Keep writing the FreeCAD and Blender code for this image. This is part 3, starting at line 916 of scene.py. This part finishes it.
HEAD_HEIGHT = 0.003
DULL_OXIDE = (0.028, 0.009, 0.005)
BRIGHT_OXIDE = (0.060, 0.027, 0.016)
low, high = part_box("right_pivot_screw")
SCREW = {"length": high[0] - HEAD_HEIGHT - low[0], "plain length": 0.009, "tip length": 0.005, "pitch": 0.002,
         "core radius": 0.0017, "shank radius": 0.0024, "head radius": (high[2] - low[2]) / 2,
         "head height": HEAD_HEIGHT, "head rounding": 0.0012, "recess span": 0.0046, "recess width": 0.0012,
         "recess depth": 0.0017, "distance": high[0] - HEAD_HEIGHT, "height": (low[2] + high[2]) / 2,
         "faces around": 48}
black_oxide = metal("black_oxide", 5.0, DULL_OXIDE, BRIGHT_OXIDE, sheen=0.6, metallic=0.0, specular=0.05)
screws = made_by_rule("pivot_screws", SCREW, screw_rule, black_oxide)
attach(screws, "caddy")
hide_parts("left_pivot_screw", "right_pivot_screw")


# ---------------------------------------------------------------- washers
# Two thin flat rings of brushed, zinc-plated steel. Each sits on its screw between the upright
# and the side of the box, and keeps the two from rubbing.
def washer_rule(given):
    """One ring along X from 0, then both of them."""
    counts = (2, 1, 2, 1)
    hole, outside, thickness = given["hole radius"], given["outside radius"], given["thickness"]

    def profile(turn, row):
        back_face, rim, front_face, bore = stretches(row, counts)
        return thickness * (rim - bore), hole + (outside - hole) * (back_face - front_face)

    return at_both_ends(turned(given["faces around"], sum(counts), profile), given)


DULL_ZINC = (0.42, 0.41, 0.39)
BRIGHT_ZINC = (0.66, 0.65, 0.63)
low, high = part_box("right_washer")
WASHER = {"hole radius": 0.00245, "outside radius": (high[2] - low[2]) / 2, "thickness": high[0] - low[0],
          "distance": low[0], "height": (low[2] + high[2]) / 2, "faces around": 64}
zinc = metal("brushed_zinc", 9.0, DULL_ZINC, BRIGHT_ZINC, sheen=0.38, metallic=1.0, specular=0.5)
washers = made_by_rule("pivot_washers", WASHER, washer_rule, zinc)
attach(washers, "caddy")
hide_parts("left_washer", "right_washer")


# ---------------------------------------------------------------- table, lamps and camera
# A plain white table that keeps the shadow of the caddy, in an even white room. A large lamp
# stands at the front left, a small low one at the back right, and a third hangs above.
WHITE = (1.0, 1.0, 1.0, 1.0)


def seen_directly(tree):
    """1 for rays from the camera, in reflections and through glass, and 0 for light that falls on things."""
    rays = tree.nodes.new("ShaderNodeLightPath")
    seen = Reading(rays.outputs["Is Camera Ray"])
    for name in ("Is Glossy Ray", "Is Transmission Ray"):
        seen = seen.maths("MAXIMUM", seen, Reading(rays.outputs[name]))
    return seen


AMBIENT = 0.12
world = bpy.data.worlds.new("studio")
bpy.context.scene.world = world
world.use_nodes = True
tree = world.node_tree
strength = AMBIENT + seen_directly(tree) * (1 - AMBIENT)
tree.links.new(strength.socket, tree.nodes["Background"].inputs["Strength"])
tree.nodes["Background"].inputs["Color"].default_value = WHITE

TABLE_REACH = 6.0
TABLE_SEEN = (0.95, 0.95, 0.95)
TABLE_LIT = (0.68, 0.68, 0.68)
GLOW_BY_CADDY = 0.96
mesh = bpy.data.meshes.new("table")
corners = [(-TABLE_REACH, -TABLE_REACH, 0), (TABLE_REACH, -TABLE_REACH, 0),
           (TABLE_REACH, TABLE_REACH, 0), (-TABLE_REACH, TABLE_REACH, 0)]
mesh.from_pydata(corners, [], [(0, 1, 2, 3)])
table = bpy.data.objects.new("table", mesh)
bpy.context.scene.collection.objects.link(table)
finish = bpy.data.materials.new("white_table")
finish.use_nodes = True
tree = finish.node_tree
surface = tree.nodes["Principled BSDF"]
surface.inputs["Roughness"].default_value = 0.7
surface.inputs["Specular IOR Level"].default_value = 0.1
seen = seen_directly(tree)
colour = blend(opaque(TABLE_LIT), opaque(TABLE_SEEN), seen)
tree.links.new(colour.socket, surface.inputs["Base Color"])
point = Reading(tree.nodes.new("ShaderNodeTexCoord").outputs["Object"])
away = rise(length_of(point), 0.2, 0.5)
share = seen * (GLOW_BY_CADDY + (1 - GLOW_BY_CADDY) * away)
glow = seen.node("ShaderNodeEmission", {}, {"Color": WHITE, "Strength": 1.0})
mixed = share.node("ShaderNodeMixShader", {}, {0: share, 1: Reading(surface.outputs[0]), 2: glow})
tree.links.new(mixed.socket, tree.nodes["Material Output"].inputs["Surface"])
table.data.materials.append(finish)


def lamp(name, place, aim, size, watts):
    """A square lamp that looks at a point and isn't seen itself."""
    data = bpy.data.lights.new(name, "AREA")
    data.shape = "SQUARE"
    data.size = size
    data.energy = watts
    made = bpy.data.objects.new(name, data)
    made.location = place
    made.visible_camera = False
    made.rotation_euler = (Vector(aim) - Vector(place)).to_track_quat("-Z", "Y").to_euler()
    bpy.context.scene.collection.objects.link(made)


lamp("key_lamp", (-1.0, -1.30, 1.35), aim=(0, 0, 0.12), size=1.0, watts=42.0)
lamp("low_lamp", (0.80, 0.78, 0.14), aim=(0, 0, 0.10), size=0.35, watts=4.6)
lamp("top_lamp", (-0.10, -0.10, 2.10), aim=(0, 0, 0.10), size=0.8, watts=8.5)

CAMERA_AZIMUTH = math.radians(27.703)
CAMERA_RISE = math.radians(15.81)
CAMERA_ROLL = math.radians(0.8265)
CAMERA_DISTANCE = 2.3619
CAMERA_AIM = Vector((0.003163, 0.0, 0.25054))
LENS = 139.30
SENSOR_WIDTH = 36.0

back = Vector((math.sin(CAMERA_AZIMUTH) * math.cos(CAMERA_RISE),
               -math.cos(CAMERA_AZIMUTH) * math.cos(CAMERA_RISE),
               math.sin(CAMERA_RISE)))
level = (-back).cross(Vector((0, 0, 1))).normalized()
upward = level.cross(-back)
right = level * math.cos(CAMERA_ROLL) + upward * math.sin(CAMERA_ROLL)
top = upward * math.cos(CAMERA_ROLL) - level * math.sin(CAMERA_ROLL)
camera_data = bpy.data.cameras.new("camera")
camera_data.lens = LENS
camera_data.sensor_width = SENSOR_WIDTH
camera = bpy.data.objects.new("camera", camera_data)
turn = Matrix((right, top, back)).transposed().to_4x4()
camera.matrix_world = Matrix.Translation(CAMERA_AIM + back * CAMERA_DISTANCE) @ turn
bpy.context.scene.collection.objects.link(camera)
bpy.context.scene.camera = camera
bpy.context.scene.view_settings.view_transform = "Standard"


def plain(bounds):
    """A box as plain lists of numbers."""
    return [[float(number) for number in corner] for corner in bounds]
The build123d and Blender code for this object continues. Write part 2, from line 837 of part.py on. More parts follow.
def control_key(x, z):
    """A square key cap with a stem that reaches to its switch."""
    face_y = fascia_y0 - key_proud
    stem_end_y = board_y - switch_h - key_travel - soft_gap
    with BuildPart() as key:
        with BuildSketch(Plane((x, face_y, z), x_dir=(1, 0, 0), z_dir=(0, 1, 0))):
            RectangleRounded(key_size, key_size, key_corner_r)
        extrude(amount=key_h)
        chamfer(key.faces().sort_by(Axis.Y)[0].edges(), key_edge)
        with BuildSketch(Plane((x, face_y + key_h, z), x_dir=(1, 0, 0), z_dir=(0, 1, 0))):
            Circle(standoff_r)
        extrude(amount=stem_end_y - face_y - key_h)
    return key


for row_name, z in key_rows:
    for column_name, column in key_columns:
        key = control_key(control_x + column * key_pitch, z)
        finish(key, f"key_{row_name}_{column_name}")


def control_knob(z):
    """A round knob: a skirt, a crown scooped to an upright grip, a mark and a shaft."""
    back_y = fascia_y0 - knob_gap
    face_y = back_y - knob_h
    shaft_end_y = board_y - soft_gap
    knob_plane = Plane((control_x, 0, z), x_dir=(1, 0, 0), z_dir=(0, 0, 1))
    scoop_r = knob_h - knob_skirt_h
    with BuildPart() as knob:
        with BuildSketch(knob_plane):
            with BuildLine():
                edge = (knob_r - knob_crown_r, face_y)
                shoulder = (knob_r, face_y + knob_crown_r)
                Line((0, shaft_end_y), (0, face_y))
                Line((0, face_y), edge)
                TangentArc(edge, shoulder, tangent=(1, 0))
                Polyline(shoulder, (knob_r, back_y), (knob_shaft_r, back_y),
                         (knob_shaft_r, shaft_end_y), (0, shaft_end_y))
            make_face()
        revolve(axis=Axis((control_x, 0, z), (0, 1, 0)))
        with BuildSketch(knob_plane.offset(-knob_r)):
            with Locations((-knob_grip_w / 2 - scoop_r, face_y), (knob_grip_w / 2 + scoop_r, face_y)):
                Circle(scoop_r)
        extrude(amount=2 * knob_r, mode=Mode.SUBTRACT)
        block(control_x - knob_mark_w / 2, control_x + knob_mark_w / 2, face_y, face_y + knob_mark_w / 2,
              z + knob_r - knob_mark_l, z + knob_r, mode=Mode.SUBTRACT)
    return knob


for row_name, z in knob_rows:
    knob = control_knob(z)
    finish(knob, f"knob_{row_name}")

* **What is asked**
Every line in the data that holds "screws" should be copied out.

* **Final result**
screws = made_by_rule("pivot_screws", SCREW, screw_rule, black_oxide)
attach(screws, "caddy")